Monty Noble looks safe
One of the few long-standing batting records in Grade cricket belongs to Monty Noble, the Test captain whose career for Paddington spanned over thirty years. In 1898-99 Noble achieved a batting average of 273, a mark which has never been bettered. For a few weeks before Christmas it looked as though St George batsman Damian Bourke might get close: after Round 7, his average was a monumental 528. But of course statistics like this are anomalies- they depend on the batsman remaining not out more often than not (Noble was dismissed only twice in his record-breaking season). Bourke's dismissal for 70 against Gordon reduced his average to a mere 202 - and, while he is in the form of his life, Noble's record seems safe for a while yet.
Jade Dernbach is back
It seems to be compulsory for English cricket fans to ridicule Jade Dernbach. It's not quite clear why - it could be the ear-rings, the tattoos, the South African origins, the theatrical wicket celebrations or the fact that more than a few times he's gone for plenty while bowling at the death. But he's a nippy and resourceful bowler, good enough to play 58 times for England in short-form cricket. Ten years ago, Dernbach turned out for Randwick-Petersham, but this season he has joined Sydney, and after a sluggish start against Northern District, he made an impression against Campbelltown-Camden, with two early wickets and an economical spell of 2-23 from his ten overs. With the pitches starting to green up, his arrival gives the competition front-runners a useful boost. Speaking of which...

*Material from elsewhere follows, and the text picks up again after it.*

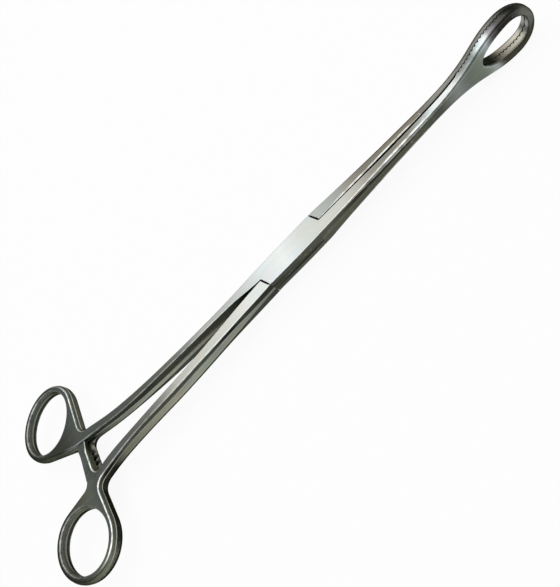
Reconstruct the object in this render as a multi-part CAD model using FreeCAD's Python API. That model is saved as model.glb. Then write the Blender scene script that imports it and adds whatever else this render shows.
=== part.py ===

The wickets are greening up
Sydney cricket seasons are usually divided in two - before Christmas the pitches are dry and flat and batsmen fill their boots; afterwards there's more grass on the decks and more moisture beneath the surface and bowlers get their revenge. This is probably even more true in the lower grades, when bowlers can hope for some pitches to be poorly prepared and others to be badly covered. And so it came to pass in Round Nine, when soaking rain was followed by team totals of 47 in Thirds (Wests routed Penrith), 46 in Fourths (Campbelltown crashed against Sydney) and 46 in Fifths (Sydney against Campbelltown). About now is a good time to be a lower-grade seamer.
Todd O'Keefe is still with us
In that Fifth Grade match, Campbelltown's keeper-batsman Todd O'Keefe not only top-scored for the game but also (with 47) out scored the whole of his opposition. The interesting thing about this is that O'Keefe has been playing with Campbelltown since 1985-86 - the club's first season in Grade cricket. He has played well over 300 matches, appearing in every grade, and continues to set the benchmark for club loyalty.
And Daniel Jackson is no spring chicken either
Parramatta seamer Daniel Jackson hasn't been around quite as long as O'Keefe - he made his First Grade debut in 1990. But although he passed his 44th birthday in November, he remains hard to get away, hits the bat harder than expected, and earns respect from First Grade batsmen. His 2-37 from 10 overs was crucial in Parramatta's nail-biting eight run victory over University of NSW- and edged Jackson's career tally a touch closer to 650 wickets.